▶
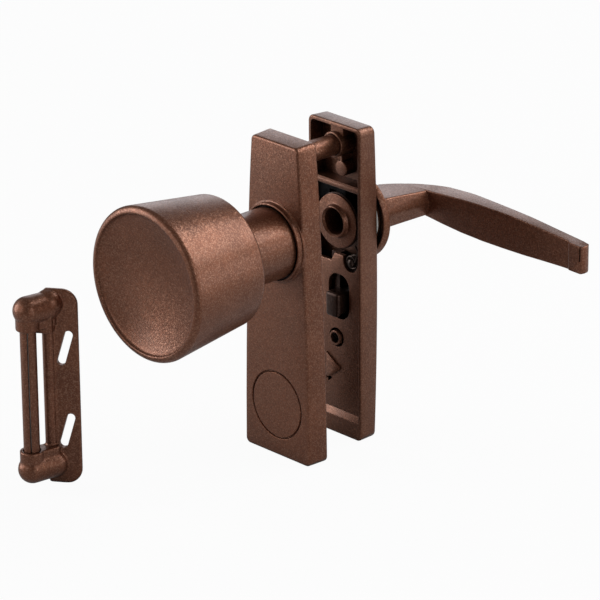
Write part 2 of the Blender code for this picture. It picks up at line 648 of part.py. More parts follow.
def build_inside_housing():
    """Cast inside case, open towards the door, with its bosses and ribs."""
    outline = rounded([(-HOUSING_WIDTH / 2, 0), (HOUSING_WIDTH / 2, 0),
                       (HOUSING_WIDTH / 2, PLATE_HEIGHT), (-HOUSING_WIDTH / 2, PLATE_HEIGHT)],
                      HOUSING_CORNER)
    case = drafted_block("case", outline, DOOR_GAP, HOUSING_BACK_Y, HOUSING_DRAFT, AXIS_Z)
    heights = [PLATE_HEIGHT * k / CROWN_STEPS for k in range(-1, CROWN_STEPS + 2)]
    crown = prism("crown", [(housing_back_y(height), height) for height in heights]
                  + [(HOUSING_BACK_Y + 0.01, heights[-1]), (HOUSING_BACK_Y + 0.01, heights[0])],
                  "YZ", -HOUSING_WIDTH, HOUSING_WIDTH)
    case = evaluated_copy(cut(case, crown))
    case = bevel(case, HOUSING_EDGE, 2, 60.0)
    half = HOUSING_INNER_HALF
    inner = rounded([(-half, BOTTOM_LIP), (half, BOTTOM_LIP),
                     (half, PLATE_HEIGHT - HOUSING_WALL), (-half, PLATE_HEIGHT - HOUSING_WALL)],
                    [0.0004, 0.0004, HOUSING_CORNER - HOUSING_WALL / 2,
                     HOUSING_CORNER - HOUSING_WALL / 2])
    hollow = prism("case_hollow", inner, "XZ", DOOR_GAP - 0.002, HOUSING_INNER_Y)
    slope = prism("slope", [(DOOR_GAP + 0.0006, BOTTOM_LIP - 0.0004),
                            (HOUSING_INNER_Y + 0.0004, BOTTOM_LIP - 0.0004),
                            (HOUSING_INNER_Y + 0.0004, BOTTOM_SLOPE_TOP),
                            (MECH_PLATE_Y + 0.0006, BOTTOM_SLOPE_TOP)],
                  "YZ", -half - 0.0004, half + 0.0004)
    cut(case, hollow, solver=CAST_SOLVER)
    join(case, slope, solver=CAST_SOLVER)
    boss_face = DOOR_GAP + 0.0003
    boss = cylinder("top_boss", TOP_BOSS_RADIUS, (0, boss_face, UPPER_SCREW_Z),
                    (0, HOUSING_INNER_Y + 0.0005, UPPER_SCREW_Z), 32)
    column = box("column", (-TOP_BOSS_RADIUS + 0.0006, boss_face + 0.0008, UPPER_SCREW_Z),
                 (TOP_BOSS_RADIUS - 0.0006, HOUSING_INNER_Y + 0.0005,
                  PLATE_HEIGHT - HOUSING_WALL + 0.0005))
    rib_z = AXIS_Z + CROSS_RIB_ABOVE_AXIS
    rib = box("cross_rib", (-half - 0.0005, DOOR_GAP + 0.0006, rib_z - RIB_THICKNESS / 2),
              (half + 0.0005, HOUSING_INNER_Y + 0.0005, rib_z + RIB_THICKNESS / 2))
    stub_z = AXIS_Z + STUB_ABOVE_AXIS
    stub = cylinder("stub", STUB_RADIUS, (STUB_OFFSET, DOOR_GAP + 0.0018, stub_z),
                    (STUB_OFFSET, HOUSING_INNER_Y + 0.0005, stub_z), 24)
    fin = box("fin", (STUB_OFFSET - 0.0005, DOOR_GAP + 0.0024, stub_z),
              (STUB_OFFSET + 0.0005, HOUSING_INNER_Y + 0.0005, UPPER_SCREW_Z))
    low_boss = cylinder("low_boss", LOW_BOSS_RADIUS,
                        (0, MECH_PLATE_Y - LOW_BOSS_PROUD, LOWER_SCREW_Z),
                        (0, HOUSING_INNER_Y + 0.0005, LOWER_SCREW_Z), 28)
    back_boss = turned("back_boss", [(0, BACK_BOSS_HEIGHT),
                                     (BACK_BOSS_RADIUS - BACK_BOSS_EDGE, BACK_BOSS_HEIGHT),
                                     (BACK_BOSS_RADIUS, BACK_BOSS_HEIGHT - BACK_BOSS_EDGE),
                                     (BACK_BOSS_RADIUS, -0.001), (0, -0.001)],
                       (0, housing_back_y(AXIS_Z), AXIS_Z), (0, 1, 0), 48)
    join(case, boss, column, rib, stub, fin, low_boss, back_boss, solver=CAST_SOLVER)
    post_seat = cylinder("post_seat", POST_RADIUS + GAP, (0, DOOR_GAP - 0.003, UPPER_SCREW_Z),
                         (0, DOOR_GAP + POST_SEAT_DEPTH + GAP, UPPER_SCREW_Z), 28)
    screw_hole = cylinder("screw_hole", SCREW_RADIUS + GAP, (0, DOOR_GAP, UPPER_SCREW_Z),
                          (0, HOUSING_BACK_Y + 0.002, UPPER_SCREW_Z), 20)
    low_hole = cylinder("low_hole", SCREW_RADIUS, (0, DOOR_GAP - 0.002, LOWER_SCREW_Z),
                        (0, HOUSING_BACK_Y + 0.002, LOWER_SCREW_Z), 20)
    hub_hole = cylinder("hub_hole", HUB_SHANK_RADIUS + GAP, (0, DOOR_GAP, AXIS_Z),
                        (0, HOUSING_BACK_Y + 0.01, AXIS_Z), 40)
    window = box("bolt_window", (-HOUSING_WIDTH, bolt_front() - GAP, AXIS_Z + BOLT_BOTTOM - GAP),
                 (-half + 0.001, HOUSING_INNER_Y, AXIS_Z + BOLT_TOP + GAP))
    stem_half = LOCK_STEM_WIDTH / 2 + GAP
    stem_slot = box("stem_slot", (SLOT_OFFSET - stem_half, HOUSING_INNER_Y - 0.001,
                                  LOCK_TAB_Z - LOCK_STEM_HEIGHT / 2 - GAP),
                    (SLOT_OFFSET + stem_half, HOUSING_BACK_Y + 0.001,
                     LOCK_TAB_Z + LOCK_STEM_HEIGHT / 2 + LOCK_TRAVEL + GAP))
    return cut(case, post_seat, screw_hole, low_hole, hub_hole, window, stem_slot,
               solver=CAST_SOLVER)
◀
[TASK TO CARRY OUT]
Write the material out again in its entirety, exactly as shown.

[FINISHED EXERCISE]
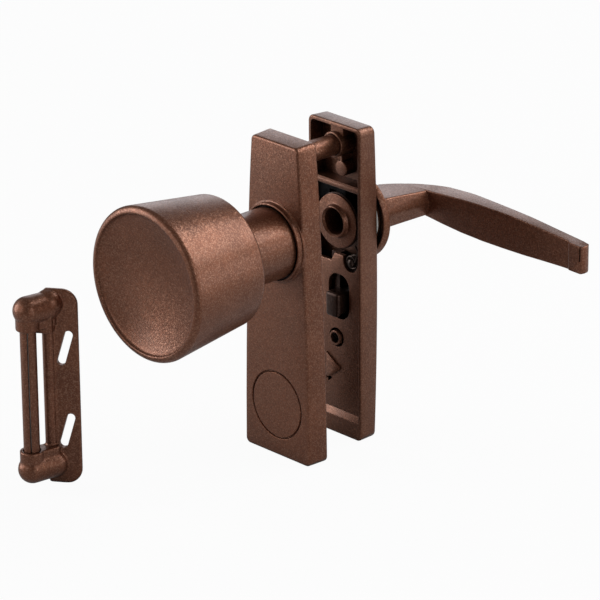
Write part 2 of the Blender code for this picture. It picks up at line 648 of part.py. More parts follow.
def build_inside_housing():
    """Cast inside case, open towards the door, with its bosses and ribs."""
    outline = rounded([(-HOUSING_WIDTH / 2, 0), (HOUSING_WIDTH / 2, 0),
                       (HOUSING_WIDTH / 2, PLATE_HEIGHT), (-HOUSING_WIDTH / 2, PLATE_HEIGHT)],
                      HOUSING_CORNER)
    case = drafted_block("case", outline, DOOR_GAP, HOUSING_BACK_Y, HOUSING_DRAFT, AXIS_Z)
    heights = [PLATE_HEIGHT * k / CROWN_STEPS for k in range(-1, CROWN_STEPS + 2)]
    crown = prism("crown", [(housing_back_y(height), height) for height in heights]
                  + [(HOUSING_BACK_Y + 0.01, heights[-1]), (HOUSING_BACK_Y + 0.01, heights[0])],
                  "YZ", -HOUSING_WIDTH, HOUSING_WIDTH)
    case = evaluated_copy(cut(case, crown))
    case = bevel(case, HOUSING_EDGE, 2, 60.0)
    half = HOUSING_INNER_HALF
    inner = rounded([(-half, BOTTOM_LIP), (half, BOTTOM_LIP),
                     (half, PLATE_HEIGHT - HOUSING_WALL), (-half, PLATE_HEIGHT - HOUSING_WALL)],
                    [0.0004, 0.0004, HOUSING_CORNER - HOUSING_WALL / 2,
                     HOUSING_CORNER - HOUSING_WALL / 2])
    hollow = prism("case_hollow", inner, "XZ", DOOR_GAP - 0.002, HOUSING_INNER_Y)
    slope = prism("slope", [(DOOR_GAP + 0.0006, BOTTOM_LIP - 0.0004),
                            (HOUSING_INNER_Y + 0.0004, BOTTOM_LIP - 0.0004),
                            (HOUSING_INNER_Y + 0.0004, BOTTOM_SLOPE_TOP),
                            (MECH_PLATE_Y + 0.0006, BOTTOM_SLOPE_TOP)],
                  "YZ", -half - 0.0004, half + 0.0004)
    cut(case, hollow, solver=CAST_SOLVER)
    join(case, slope, solver=CAST_SOLVER)
    boss_face = DOOR_GAP + 0.0003
    boss = cylinder("top_boss", TOP_BOSS_RADIUS, (0, boss_face, UPPER_SCREW_Z),
                    (0, HOUSING_INNER_Y + 0.0005, UPPER_SCREW_Z), 32)
    column = box("column", (-TOP_BOSS_RADIUS + 0.0006, boss_face + 0.0008, UPPER_SCREW_Z),
                 (TOP_BOSS_RADIUS - 0.0006, HOUSING_INNER_Y + 0.0005,
                  PLATE_HEIGHT - HOUSING_WALL + 0.0005))
    rib_z = AXIS_Z + CROSS_RIB_ABOVE_AXIS
    rib = box("cross_rib", (-half - 0.0005, DOOR_GAP + 0.0006, rib_z - RIB_THICKNESS / 2),
              (half + 0.0005, HOUSING_INNER_Y + 0.0005, rib_z + RIB_THICKNESS / 2))
    stub_z = AXIS_Z + STUB_ABOVE_AXIS
    stub = cylinder("stub", STUB_RADIUS, (STUB_OFFSET, DOOR_GAP + 0.0018, stub_z),
                    (STUB_OFFSET, HOUSING_INNER_Y + 0.0005, stub_z), 24)
    fin = box("fin", (STUB_OFFSET - 0.0005, DOOR_GAP + 0.0024, stub_z),
              (STUB_OFFSET + 0.0005, HOUSING_INNER_Y + 0.0005, UPPER_SCREW_Z))
    low_boss = cylinder("low_boss", LOW_BOSS_RADIUS,
                        (0, MECH_PLATE_Y - LOW_BOSS_PROUD, LOWER_SCREW_Z),
                        (0, HOUSING_INNER_Y + 0.0005, LOWER_SCREW_Z), 28)
    back_boss = turned("back_boss", [(0, BACK_BOSS_HEIGHT),
                                     (BACK_BOSS_RADIUS - BACK_BOSS_EDGE, BACK_BOSS_HEIGHT),
                                     (BACK_BOSS_RADIUS, BACK_BOSS_HEIGHT - BACK_BOSS_EDGE),
                                     (BACK_BOSS_RADIUS, -0.001), (0, -0.001)],
                       (0, housing_back_y(AXIS_Z), AXIS_Z), (0, 1, 0), 48)
    join(case, boss, column, rib, stub, fin, low_boss, back_boss, solver=CAST_SOLVER)
    post_seat = cylinder("post_seat", POST_RADIUS + GAP, (0, DOOR_GAP - 0.003, UPPER_SCREW_Z),
                         (0, DOOR_GAP + POST_SEAT_DEPTH + GAP, UPPER_SCREW_Z), 28)
    screw_hole = cylinder("screw_hole", SCREW_RADIUS + GAP, (0, DOOR_GAP, UPPER_SCREW_Z),
                          (0, HOUSING_BACK_Y + 0.002, UPPER_SCREW_Z), 20)
    low_hole = cylinder("low_hole", SCREW_RADIUS, (0, DOOR_GAP - 0.002, LOWER_SCREW_Z),
                        (0, HOUSING_BACK_Y + 0.002, LOWER_SCREW_Z), 20)
    hub_hole = cylinder("hub_hole", HUB_SHANK_RADIUS + GAP, (0, DOOR_GAP, AXIS_Z),
                        (0, HOUSING_BACK_Y + 0.01, AXIS_Z), 40)
    window = box("bolt_window", (-HOUSING_WIDTH, bolt_front() - GAP, AXIS_Z + BOLT_BOTTOM - GAP),
                 (-half + 0.001, HOUSING_INNER_Y, AXIS_Z + BOLT_TOP + GAP))
    stem_half = LOCK_STEM_WIDTH / 2 + GAP
    stem_slot = box("stem_slot", (SLOT_OFFSET - stem_half, HOUSING_INNER_Y - 0.001,
                                  LOCK_TAB_Z - LOCK_STEM_HEIGHT / 2 - GAP),
                    (SLOT_OFFSET + stem_half, HOUSING_BACK_Y + 0.001,
                     LOCK_TAB_Z + LOCK_STEM_HEIGHT / 2 + LOCK_TRAVEL + GAP))
    return cut(case, post_seat, screw_hole, low_hole, hub_hole, window, stem_slot,
               solver=CAST_SOLVER)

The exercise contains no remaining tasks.